What you are asked to do
Determine how many lines include the string "from". Output that number only.

::::::::::

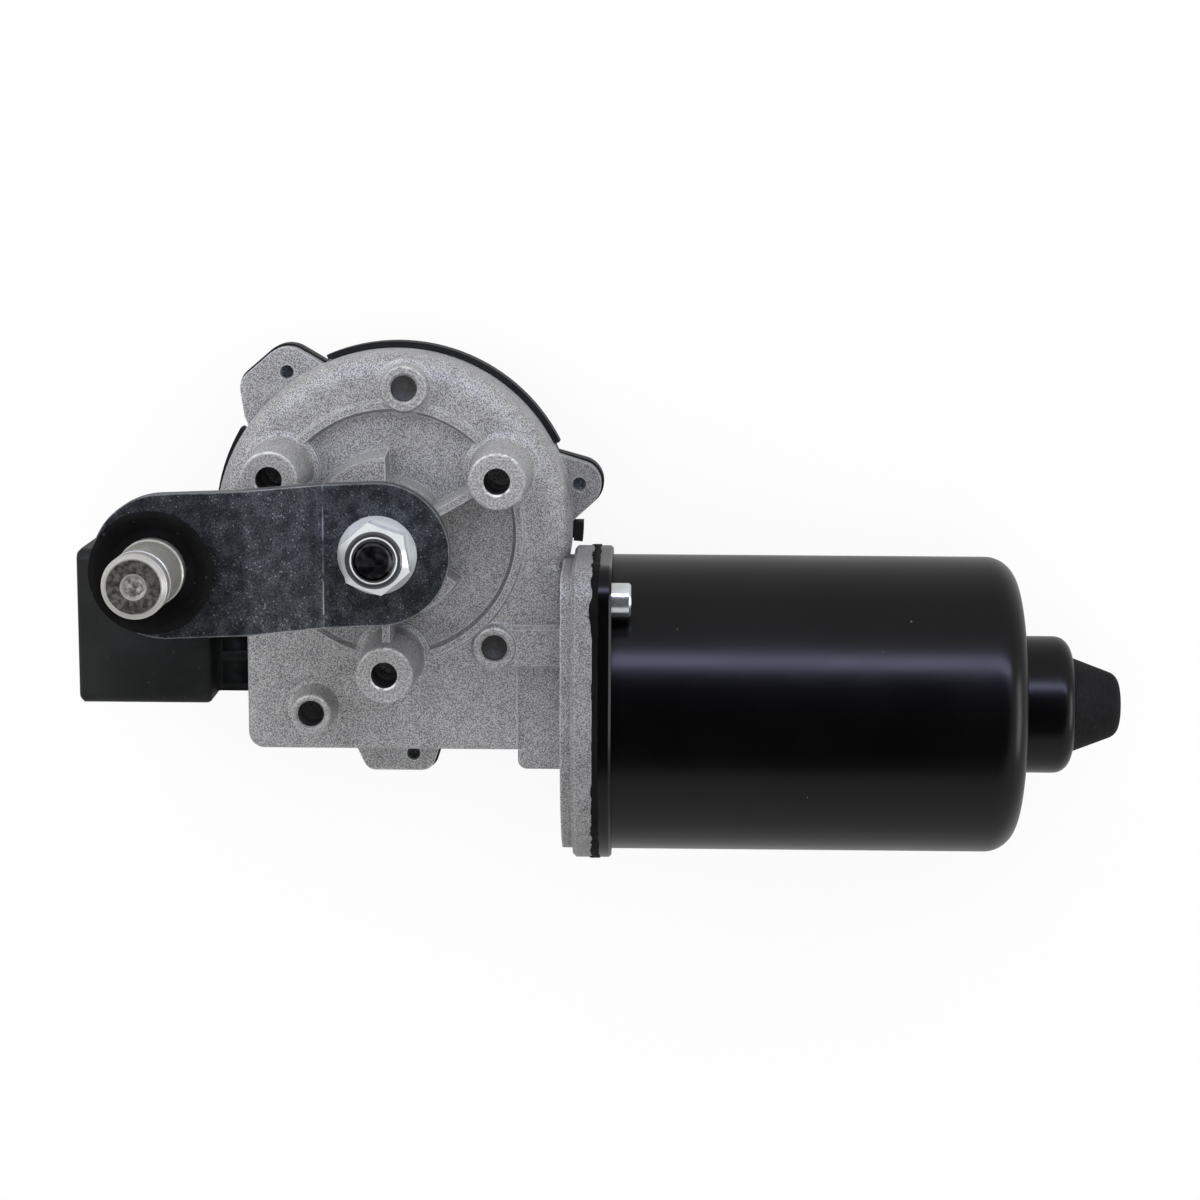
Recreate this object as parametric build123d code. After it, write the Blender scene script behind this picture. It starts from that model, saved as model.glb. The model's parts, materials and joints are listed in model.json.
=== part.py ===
from build123d import *
from math import atan, cos, degrees, pi, radians, sin, sqrt, tan
import os

# A rear or front screen wiper motor: a permanent-magnet motor in a drawn steel can, a worm drive in a
# die-cast gearbox, and a crank arm on the output shaft.
# Millimetres. The origin is on the output shaft, in the plane of the three mounting boss faces.
# +Z points out of the bosses, towards the crank. +X points along the motor, away from the gearbox.

# Worm drive
module = 1.1
wheel_teeth = 60
worm_pitch_radius = 4.6
addendum = 0.9
dedendum = 1.15
tooth_width_share = 0.43
pressure_angle = 20.0
wheel_face = 7.0
worm_length = 24.0
worm_root_reach = 4.0
wheel_radius = module * wheel_teeth / 2
worm_lead = pi * module
lead_angle = degrees(atan(worm_lead / (2 * pi * worm_pitch_radius)))
centre_distance = wheel_radius + worm_pitch_radius
worm_radius = worm_pitch_radius + addendum
worm_root_radius = worm_pitch_radius - dedendum

# Clearances
fit = 0.03
running = 0.05
axial_play = 0.2
wall_gap = 0.5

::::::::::

Exercise output
4